数据准备

数据不均衡问题

比如说本题，分类为0的样本有400多个，但是分类为1的样本有1500多个，此时如果直接使用数据去训练分类器，会产生问题。因为分类器全部判别为1，就会有很高的准确率了。

SMOTE过采样

python"># 首先分割训练集与测试集
from sklearn.model_selection import train_test_split
train_xx, test_xx,train_yy_before, test_yy = train_test_split(xx, yy, test_size= 0.3)

# 定义SMOTE过采样解决数据不均衡问题
from imblearn.over_sampling import SMOTE
smo = SMOTE()
train_xx, train_yy = smo.fit_resample(train_xx, train_yy_before)

print('原始数据：{}'.format(collections.Counter(yy)))
print('测试集：{}'.format(collections.Counter(test_yy)))
print('训练集：{}'.format(collections.Counter(train_yy_before)))
print('过采样的训练集：{}'.format(collections.Counter(train_yy)))

EasyEnsembleClassifier

据说这个集成分类器可以解决不均衡问题，但实际体验下来感觉很脑残，最后还是换成了SMOTE。

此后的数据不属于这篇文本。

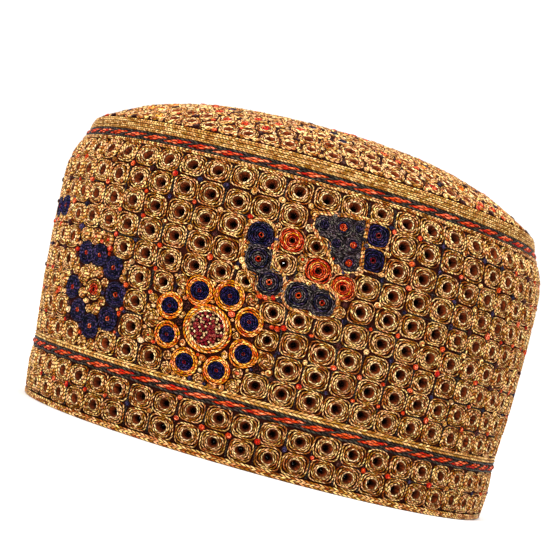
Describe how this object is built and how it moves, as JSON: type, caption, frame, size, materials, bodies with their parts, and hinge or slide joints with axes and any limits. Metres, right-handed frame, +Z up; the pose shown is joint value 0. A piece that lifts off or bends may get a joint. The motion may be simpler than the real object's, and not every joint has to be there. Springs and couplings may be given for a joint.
{
  "type": "embroidered cap",
  "caption": "Tall oval embroidered prayer cap with a low domed crown, an eyeleted brim and couched cords.",
  "frame": {"origin": "centre of the bounding box on the surface that the binding stands on", "axes": "+Z up through the crown, +X along the longer axis of the oval mouth, -Y towards the side seen in the picture"},
  "size_m": [0.1968, 0.1676, 0.1305],
  "materials": {
    "cloth": "dense gold and tan embroidery on doubled cotton",
    "binding": "gold thread whipped over a rolled edge",
    "gold_thread": "twisted gold silk cord",
    "black_thread": "twisted black silk cord",
    "red_thread": "plaited red silk cord"
  },
  "bodies": {
    "root": {"rim_binding": "binding", "side_band": "cloth", "crown": "cloth", "lower_black_cord_bottom": "black_thread", "lower_red_braid": "red_thread", "lower_black_cord_top": "black_thread", "lower_gold_cord": "gold_thread", "upper_gold_cord": "gold_thread", "upper_black_cord_bottom": "black_thread", "upper_red_braid": "red_thread", "upper_black_cord_top": "black_thread", "shoulder_gold_cord_bottom": "gold_thread", "shoulder_gold_cord_middle": "gold_thread", "shoulder_gold_cord_top": "gold_thread"}
  },
  "joints": []
}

EasyEnsembleClassifier的使用很简单，直接将原来的分离器传参给其即可：

python">from imblearn.ensemble import EasyEnsembleClassifier
from sklearn.ensemble import AdaBoostClassifier

ee_ada = EasyEnsembleClassifier(n_estimators=20,base_estimator=AdaBoostClassifier())
# ee_ada = AdaBoostClassifier()
ee_ada.fit(train_xx, train_yy)

print("准确率：{}， F-measure:{}".format(ee_ada.score(test_xx, test_yy),
                                    f1_score(test_yy,
                                             ee_ada.predict(test_xx))))
plot_AUC(ee_ada, test_xx, test_yy)

具体的分类器

Adaboost
XGboost
RandomForestClassifier(这个有回归器和分类器，不要弄错)
GradientBoostingClassifier
DecisionTreeClassifier
BernoulliNB
svm
VotingClassifier（集成分类器，可选软硬投票）

使用起来都很简单，分为三部

导入相关的包
实例化
使用fit(x,y)函数进行训练（y为label）
使用predict()函数进行预测
可以使用feature_importances_属性查看各个变量对分类的贡献

下面列出VotingClassifier的实例代码：

python">from sklearn.ensemble import VotingClassifier

clf = VotingClassifier(estimators=[
    ('xgboost',
     XGBClassifier(use_label_encoder=False,
                   eval_metric=['logloss', 'auc', 'error'])),
    ('adaboost', AdaBoostClassifier()),
#     ('random_tree', RandomForestClassifier(n_estimators=30)),
    ('gradient_boost', GradientBoostingClassifier()),
#     ('desision', tree.DecisionTreeClassifier())
],
                       voting='soft')

ee_clf = EasyEnsembleClassifier(n_estimators=20, base_estimator=clf)
ee_clf.fit(train_xx, train_yy)

print("准确率：{}， F-measure:{}".format(ee_clf.score(test_xx, test_yy),
                                    f1_score(test_yy,
                                             ee_clf.predict(test_xx))))
plot_AUC(ee_clf, test_xx, test_yy)

相关的各种包：

python">from sklearn import svm  
from sklearn.ensemble import AdaBoostClassifier

from sklearn.ensemble import VotingClassifier

from sklearn import tree

from sklearn.ensemble import GradientBoostingClassifier

from sklearn.ensemble import RandomForestClassifier

from sklearn import svm  
from imblearn.ensemble import EasyEnsembleClassifier

from sklearn.ensemble import AdaBoostClassifier

from sklearn import metrics

import xgboost
from xgboost import XGBClassifier

from sklearn.metrics import f1_score, accuracy_score

另外，绘制AUC图的函数

python">from sklearn import metrics

def plot_AUC(model,X_test,y_test):
    probs = model.predict_proba(X_test)
    preds = probs[:,1]
    fpr, tpr, threshold = metrics.roc_curve(y_test, preds)
    roc_auc = metrics.auc(fpr, tpr)

    plt.title('Receiver Operating Characteristic')
    plt.plot(fpr, tpr, 'b', label = 'AUC = %0.2f' % roc_auc)
    plt.legend(loc = 'lower right')
    plt.plot([0, 1], [0, 1],'r--')
    plt.xlim([0, 1])
    plt.ylim([0, 1])
    plt.ylabel('True Positive Rate')
    plt.xlabel('False Positive Rate')
    plt.show()